I bought myself a polo shirt today. No, not a capital-P, trademarked man-on-horse-logo Polo shirt. It’s a generic, lowercase-p, no-logo polo shirt. It was on sale. Plus I had a register tape coupon. And I used my Target card for an extra 5 percent off. I think it cost me a total of 9 bucks. It’s the first article of clothing I’ve bought for myself in over two years. I was so excited.
It’s been a rough haul these past couple years. Ever the contrarian, only I would offer to pay a kid’s college tuition and expenses at the height of a global financial meltdown. Tack on the loss of a major client due to a changing of the corporate guard, and I’ve been pinching pennies so hard I have Abe’s face embossed on my thumb.
And I clearly was naive thinking I could just be there for Mtuseni and tick off waves of successes with only a couple of bumps and hiccups along the way. (I blame too many Hallmark Hall of Fame movies as a kid.) Making things happen in South Africa takes an extraordinary and frustrating amount of effort compared to here in the US… due to culture and Mtuseni’s particular circumstances.
It’s exhausting. I’ve seen photos of myself from the past year and I look like a character out of Dorothea Lange’s Dust Bowl photos. I’m out of shape. Tired. Stretched and stressed. My clothes are fraying and boring me to tears. My kitchen cupboards look like the Grinch came through. I need a haircut and my car needs… a laundry list of things. My credit cards are maxed; my savings are wiped. If Mtuseni gets a visa to visit here this summer — and I am praying to every entity that he does — I will make that trip happen somehow, some way.
I talked with Mtuseni’s school administrator the other day. About visa logistics and some stubborn challenges in dealing with my stubborn young friend. She’s been a welcome sounding board, offering insights into the culture that I can’t grasp from half a world away. She summed up what I had taken on with Mtuseni, both financially and psychologically, and she said not many people would have done it. She didn’t think she would have.
There’s times when Mtuseni drives me insane — or South African good-enough culture makes me want to scream — that I think “Why on earth did I do this? Am I nuts? An idiot? A soft touch? My life’s been on hold for three years. What was I thinking when I offered Mtuseni this arrangement? Why didn’t I just say goodbye and wish him well when the organization that matched us pulled out?”

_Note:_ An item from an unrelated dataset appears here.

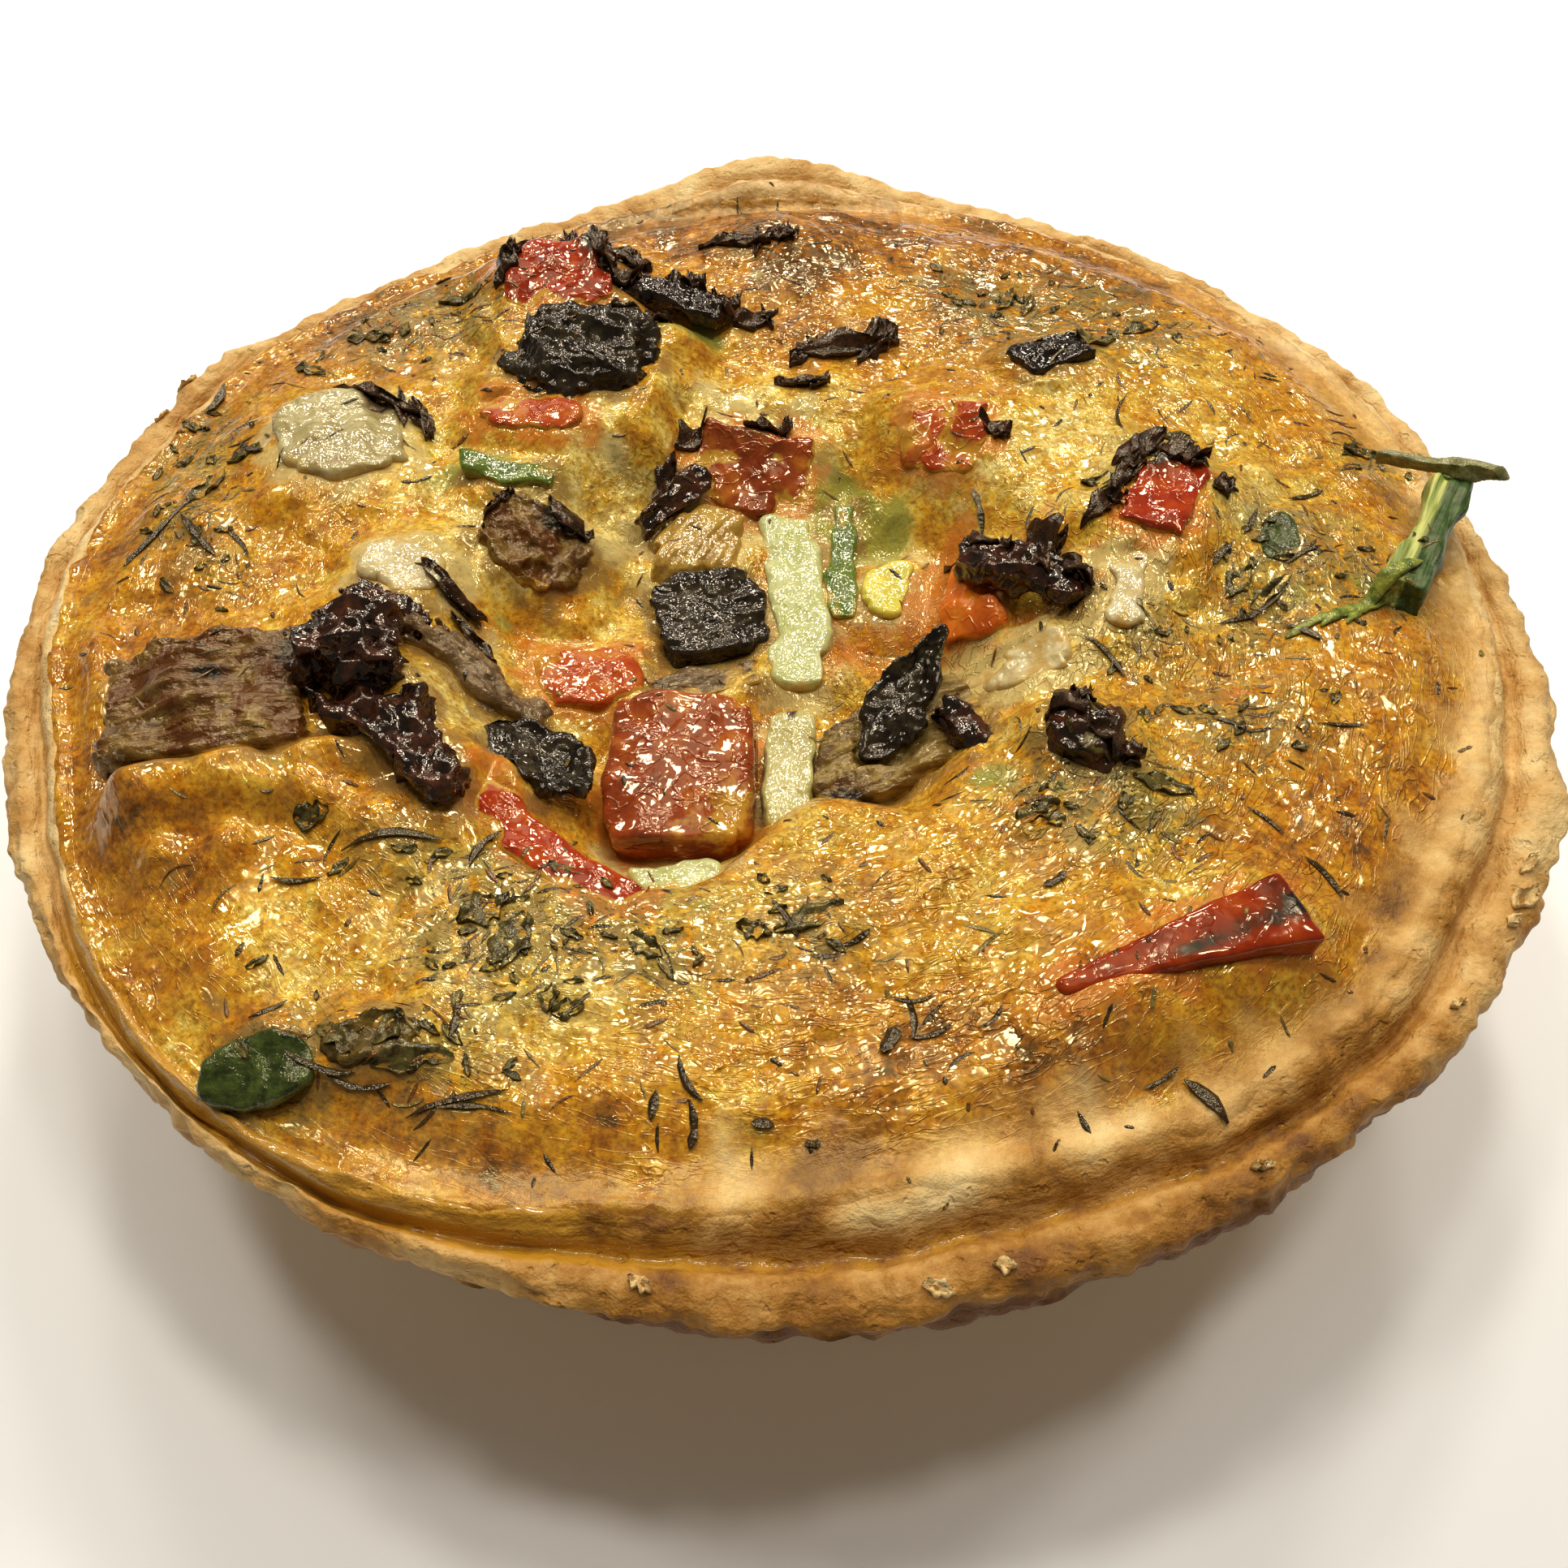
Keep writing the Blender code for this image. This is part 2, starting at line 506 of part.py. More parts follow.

And for some reason, today I looked at the other side of that coin for the first time. Mtuseni was just starting his high school matric exams when our nonprofit connection ended. I would have wished him luck. I’d promise to keep in touch — which I know now would have been impossible. And I would have gone on in my life. Less monster hits to my bank accounts. More time to focus on me. New clothes. Trips abroad. Untold adventures and unrealized experiences.
And Mtuseni would have soldiered on as best he could. Even if he passed his matrics and qualified for college, there’s no way a mother earning $240 a month could pay for it. He didn’t even know where the college was without my help. So this bright, funny, shy, anxious, immature, idealistic, insecure kid would have gotten a job with mom at the airport… maybe. Earning a few bucks a day. He’d live out his days in the settlement, watching over his little brother and sister as he watched his hopes for better things fade away.
And that’s what would have happened if I hadn’t been a soft-touch idiot and committed myself to this kid, my buddy, my long-distance son.
A couple weeks ago, Mtuseni was prepping to go to the freshman dance at a Joburg club, in his role as vice-president of the student committee and a soon-to-graduate senior. Referring to the box of name-brand jeans, shirts, vitamins and home-made oatmeal cookies I sent him, he texted me, “it feels gud to be all new clothes LOL. I still salute you for keeping this soul happy and courageous. I love you, bud.”
There’ll always be new clothes I can buy for myself. And hot new resturants to try. And Europe will still be waiting patiently for me. When I count the things I get back in return from this experience with Mtuseni, I have to invent a new Dr. Seuss number, like bazookatrillion. And for right now, I’ll take that text message over a new wardrobe or vacation any day.